Raisonnement de la Cour
Dans son ordonnance, la Cour commence par rappeler que, selon le paragraphe 1 de l’article 80 du Règlement, deux conditions doivent être réunies pour qu’elle puisse connaître d’une demande reconventionnelle comme telle : il faut que la demande en question «relève de sa compétence» et qu’elle «[soit] en connexité directe avec l’objet de la demande de la partie adverse». La Cour est libre d’examiner dans l’ordre le plus approprié s’il est satisfait à ces conditions. En l’espèce, la Cour estime qu’il y a lieu de répondre d’abord à la question de savoir si les demandes reconventionnelles de la Colombie sont en connexité directe avec l’objet des demandes principales du Nicaragua.

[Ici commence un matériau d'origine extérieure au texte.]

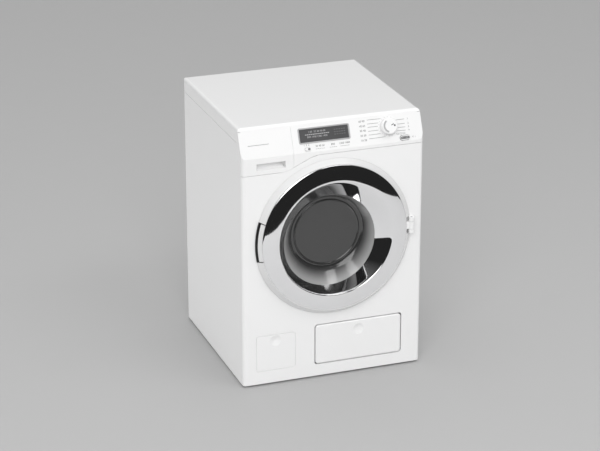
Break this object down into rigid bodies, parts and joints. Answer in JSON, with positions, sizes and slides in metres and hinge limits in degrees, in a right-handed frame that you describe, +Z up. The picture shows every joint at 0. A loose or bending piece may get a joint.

La Cour considère qu’un tel lien de connexité n’existe, ni en fait ni en droit, entre les deux premières demandes reconventionnelles de la Colombie et les demandes principales du Nicaragua. Si les demandes respectives des Parties concernent pour l’essentiel la même zone géographique, les faits qui les sous-tendent sont de nature différente et ne se rapportent pas à un même ensemble factuel. De surcroît, les Parties ne s’appuient pas sur les mêmes principes juridiques et ne poursuivent pas le même but juridique.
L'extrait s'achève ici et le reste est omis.